La mano di Etienne circondò la guancia di Mimi e la spinse delicatamente per inclinare il suo volto. In quel modo gli risultò naturale avvolgerle le labbra con le proprie, in una carezza bagnata e tiepida, come la coperta stesa sopra un corpo infreddolito d'inverno. 

Era successo anche la prima volta al vigneto; in un istante sospeso tra di loro, si era racchiuso uno schiocco di bacio appena percettibile. Poi la passione: si erano spiati e i loro occhi si erano scambiati infinite domande, risolte nell'irrefrenabile riunione delle loro bocche. 

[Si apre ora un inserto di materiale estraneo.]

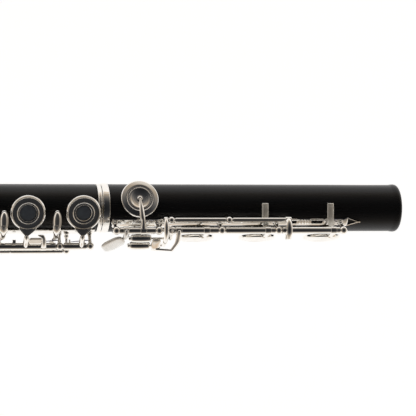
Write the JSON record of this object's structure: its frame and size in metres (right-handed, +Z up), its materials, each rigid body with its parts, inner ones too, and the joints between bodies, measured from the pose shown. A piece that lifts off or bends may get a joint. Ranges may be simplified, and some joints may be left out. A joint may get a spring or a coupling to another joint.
{
  "type": "concert flute",
  "caption": "Wooden Boehm-system transverse flute with silver-plated keywork, open-hole finger keys, offset side keys and a low B foot joint.",
  "frame": {"origin": "on the bore axis, under the centre of the embouchure hole", "axes": "+X along the bore to the foot end, +Z up through the row of finger-key cups, -Y towards the player and the hinge rods"},
  "size_m": [0.7065, 0.0462, 0.0443],
  "materials": {
    "grenadilla": "oiled, polished",
    "silver_plate": "polished silver plate, slightly warm",
    "steel": "ground pivot steel",
    "pad_skin": "matt bladder skin over felt",
    "cork": "matt cork"
  },
  "bodies": {
    "head_joint": {"head_tube": "grenadilla", "head_tenon": "silver_plate", "head_ring": "silver_plate", "stopper_cork": "cork", "stopper_screw": "steel"},
    "crown": {"crown_cap": "grenadilla"},
    "body_joint": {"body_tube": "grenadilla", "socket_lining": "silver_plate", "socket_ring": "silver_plate", "body_lower_ring": "silver_plate", "tenon_cork": "cork", "main_rib": "silver_plate", "main_steel": "steel", "thumb_rib": "silver_plate", "thumb_steel": "steel", "g_sharp_rib": "silver_plate"},
    "foot_joint": {"foot_tube": "grenadilla", "foot_ring": "silver_plate", "foot_rib": "silver_plate", "d_sharp_steel": "steel", "b_steel": "steel"},
    "trill_d_sharp_key": {"trill_d_sharp_key": "silver_plate", "pad_trill_d_sharp": "pad_skin"},
    "trill_d_key": {"trill_d_key": "silver_plate", "pad_trill_d": "pad_skin"},
    "c_key": {"c_key": "silver_plate", "pad_c": "pad_skin"},
    "thumb_b_key": {"thumb_b_key": "silver_plate", "pad_thumb_b": "pad_skin"},
    "thumb_b_flat_lever": {"thumb_b_flat_lever": "silver_plate"},
    "b_flat_key": {"b_flat_key": "silver_plate", "pad_b_flat": "pad_skin"},
    "a_key": {"a_key": "silver_plate", "pad_a": "pad_skin"},
    "g_key": {"g_key": "silver_plate", "pad_g": "pad_skin", "pad_g_second": "pad_skin"},
    "g_sharp_key": {"g_sharp_key": "silver_plate", "pad_g_sharp": "pad_skin"},
    "f_sharp_key": {"f_sharp_key": "silver_plate", "pad_f_sharp": "pad_skin"},
    "f_key": {"f_key": "silver_plate", "pad_f": "pad_skin"},
    "e_key": {"e_key": "silver_plate", "pad_e": "pad_skin"},
    "d_key": {"d_key": "silver_plate", "pad_d": "pad_skin"},
    "foot_d_sharp_key": {"foot_d_sharp_key": "silver_plate", "pad_foot_d_sharp": "pad_skin"},
    "foot_c_sharp_key": {"foot_c_sharp_key": "silver_plate", "pad_foot_c_sharp": "pad_skin"},
    "foot_c_key": {"foot_c_key": "silver_plate", "pad_foot_c": "pad_skin"},
    "foot_b_key": {"foot_b_key": "silver_plate", "pad_foot_b": "pad_skin"},
    "foot_b_lever": {"foot_b_lever": "silver_plate"},
    "roller_c": {"roller_c": "silver_plate"},
    "roller_b": {"roller_b": "silver_plate"}
  },
  "joints": [
    {"name": "crown_turn", "type": "hinge", "parent": "head_joint", "child": "crown", "pos_m": [-0.045, 0, 0], "axis": [1, 0, 0], "continuous": true},
    {"name": "tuning_slide", "type": "slide", "parent": "head_joint", "child": "body_joint", "axis": [1, 0, 0], "range_m": [0, 0.01]},
    {"name": "foot_turn", "type": "hinge", "parent": "body_joint", "child": "foot_joint", "pos_m": [0.483, 0, 0], "axis": [1, 0, 0], "range_deg": [-10, 10]},
    {"name": "trill_d_sharp_key_hinge", "type": "hinge", "parent": "body_joint", "child": "trill_d_sharp_key", "pos_m": [0.209, -0.02256, 0.00583], "axis": [1, 0, 0], "range_deg": [-7, 0], "stiffness_Nm_per_rad": 0.01, "springref_deg": 40.11},
    {"name": "trill_d_key_hinge", "type": "hinge", "parent": "body_joint", "child": "trill_d_key", "pos_m": [0.226, -0.02256, 0.00583], "axis": [1, 0, 0], "range_deg": [-7, 0], "stiffness_Nm_per_rad": 0.01, "springref_deg": 40.11},
    {"name": "c_key_hinge", "type": "hinge", "parent": "body_joint", "child": "c_key", "pos_m": [0.242, -0.01918, 0.01176], "axis": [1, 0, 0], "range_deg": [-5, 0], "stiffness_Nm_per_rad": 0.01, "springref_deg": 40.11},
    {"name": "thumb_b_key_hinge", "type": "hinge", "parent": "body_joint", "child": "thumb_b_key", "pos_m": [0.285, -0.02249, -0.00078], "axis": [1, 0, 0], "range_deg": [0, 5], "stiffness_Nm_per_rad": 0.01, "springref_deg": -40.11},
    {"name": "thumb_b_flat_lever_hinge", "type": "hinge", "parent": "body_joint", "child": "thumb_b_flat_lever", "pos_m": [0.308, -0.02249, -0.00078], "axis": [1, 0, 0], "range_deg": [0, 5], "stiffness_Nm_per_rad": 0.01, "springref_deg": -40.11},
    {"name": "b_flat_key_hinge", "type": "hinge", "parent": "body_joint", "child": "b_flat_key", "pos_m": [0.2956, -0.01918, 0.01176], "axis": [1, 0, 0], "range_deg": [-5, 0], "stiffness_Nm_per_rad": 0.01, "springref_deg": 40.11},
    {"name": "a_key_hinge", "type": "hinge", "parent": "body_joint", "child": "a_key", "pos_m": [0.3146, -0.01918, 0.01176], "axis": [1, 0, 0], "range_deg": [-5, 0], "stiffness_Nm_per_rad": 0.01, "springref_deg": 40.11},
    {"name": "g_key_hinge", "type": "hinge", "parent": "body_joint", "child": "g_key", "pos_m": [0.349, -0.01918, 0.01176], "axis": [1, 0, 0], "range_deg": [-5, 0], "stiffness_Nm_per_rad": 0.01, "springref_deg": 40.11},
    {"name": "g_sharp_key_hinge", "type": "hinge", "parent": "body_joint", "child": "g_sharp_key", "pos_m": [0.373, 0.01943, 0.01033], "axis": [1, 0, 0], "range_deg": [0, 7], "stiffness_Nm_per_rad": 0.01, "springref_deg": -40.11},
    {"name": "f_sharp_key_hinge", "type": "hinge", "parent": "body_joint", "child": "f_sharp_key", "pos_m": [0.3868, -0.01918, 0.01176], "axis": [1, 0, 0], "range_deg": [-5, 0], "stiffness_Nm_per_rad": 0.01, "springref_deg": 40.11},
    {"name": "f_key_hinge", "type": "hinge", "parent": "body_joint", "child": "f_key", "pos_m": [0.4098, -0.01918, 0.01176], "axis": [1, 0, 0], "range_deg": [-5, 0], "stiffness_Nm_per_rad": 0.01, "springref_deg": 40.11},
    {"name": "e_key_hinge", "type": "hinge", "parent": "body_joint", "child": "e_key", "pos_m": [0.4402, -0.01918, 0.01176], "axis": [1, 0, 0], "range_deg": [-5, 0], "stiffness_Nm_per_rad": 0.01, "springref_deg": 40.11},
    {"name": "d_key_hinge", "type": "hinge", "parent": "body_joint", "child": "d_key", "pos_m": [0.4683, -0.01918, 0.01176], "axis": [1, 0, 0], "range_deg": [-5, 0], "stiffness_Nm_per_rad": 0.01, "springref_deg": 40.11},
    {"name": "foot_d_sharp_key_hinge", "type": "hinge", "parent": "foot_joint", "child": "foot_d_sharp_key", "pos_m": [0.501, -0.00973, 0.01917], "axis": [1, 0, 0], "range_deg": [0, 7], "stiffness_Nm_per_rad": 0.01, "springref_deg": -40.11},
    {"name": "foot_c_sharp_key_hinge", "type": "hinge", "parent": "foot_joint", "child": "foot_c_sharp_key", "pos_m": [0.5317, -0.00973, 0.01917], "axis": [1, 0, 0], "range_deg": [0, 4.2], "stiffness_Nm_per_rad": 0.01, "springref_deg": -40.11},
    {"name": "foot_c_key_hinge", "type": "hinge", "parent": "foot_joint", "child": "foot_c_key", "pos_m": [0.563, -0.00973, 0.01917], "axis": [1, 0, 0], "range_deg": [0, 4.2], "stiffness_Nm_per_rad": 0.01, "springref_deg": -40.11},
    {"name": "foot_b_key_hinge", "type": "hinge", "parent": "foot_joint", "child": "foot_b_key", "pos_m": [0.597, -0.00973, 0.01917], "axis": [1, 0, 0], "range_deg": [0, 4.2], "stiffness_Nm_per_rad": 0.01, "springref_deg": -40.11},
    {"name": "foot_b_lever_hinge", "type": "hinge", "parent": "foot_joint", "child": "foot_b_lever", "pos_m": [0.54, -0.00419, 0.01802], "axis": [1, 0, 0], "range_deg": [0, 1.89]},
    {"name": "roller_c_spin", "type": "hinge", "parent": "foot_c_key", "child": "roller_c", "pos_m": [0.5033, -0.0143, 0.017], "axis": [1, 0, 0], "continuous": true},
    {"name": "roller_b_spin", "type": "hinge", "parent": "foot_b_lever", "child": "roller_b", "pos_m": [0.5033, -0.0187, 0.0135], "axis": [1, 0, 0], "continuous": true}
  ],
  "couplings": [
    {"joint": "foot_b_key_hinge", "follows": "foot_b_lever_hinge", "ratio": 2.22}
  ]
}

La mano di Etienne slittò dal volto di Mimi alla sua nuca. La resse mentre la baciava appassionatamente, ogni movimento della lingua era un grido d'aiuto mal trattenuto.

Ci stiamo solo facendo del male, Mimi, era quello che sembrava voler dire, senza però dimostrarlo nei gesti.

Mimi strinse gli occhi e unì le mani dietro il collo di Etienne. Inarcò la schiena, aderì completamente a lui, mentre girandole di pesci di cristallo vorticavano tutt'attorno. Sì, era vero, baciarlo le faceva male almeno quanto le faceva bene e non potevano di certo continuare ad abbandonarsi alla tentazione come se nulla fosse; era la prima buona regola di ogni sessione di Habit Reversal Training. Di certo la loro era diventata un'abitudine, una di quelle dannose, e se non l'avessero contrastata, sarebbero finiti per nuocersi.

«Etienne, basta» lo staccò a forza, sentendo che i suoi tic le si moltiplicavano addosso in una crescente onda di coinvolgimento. Non poteva, non potevano davvero. Dovevano smetterla di crogiolarsi nella facilità dei baci e iniziare ad affrontare la realtà, una volta per tutte.

«È successo un disastro con tua madre» gli disse, accarezzandogli il petto, e realizzando forse solo in quel momento quanto a fondo fosse caduta la loro nave.

Il naso di Etienne si arricciò in un tic. La guardò con un paio di occhi tanto profondi quanto preoccupati: «Lo so». 

«Lo sai?»

«Questa mattina sono andato alla clinica» rivelò, non abbandonando quella forte apprensione nei suoi confronti e nei confronti delle sculture tutt'attorno. «Ho parlato con Michelle e mi ha raccontato della sua recente chiacchierata con mamma, mi ha messo in allerta riguardo a qualcosa di brutto che avrebbe potuto combinare per fermarci. Scusa, un istante rubato.»

Beh, ottimo tempismo, dottoressa.

«Quindi in tutto questo tempo in cui tu avresti dovuto parlare con tua madre, sei stato invece alla clinica per parlare con Michelle?»

Etienne scosse la testa: «Ci sono andato dopo. Probabilmente non ci siamo incrociati per un soffio» accennò all'orsacchiotto tra le sue mani.

«Non capisco. Se non sei andato da tua madre e sei andato dopo alla clinica, allora che cos'hai fatto nel frattempo? Dove sei stato?»

Etienne abbassò il capo, l'espressione ricolma di senso di colpa.

E lei capì immediatamente.

Le aveva promesso che avrebbe preso il coraggio a due mani e affrontato Yvette, ma all'ultimo aveva avuto una crisi e l'unico rifugio in cui si nascondeva, durante le sue crisi, era dentro un piccolo cilindro colorato, talvolta di blu, molto più spesso di arancione.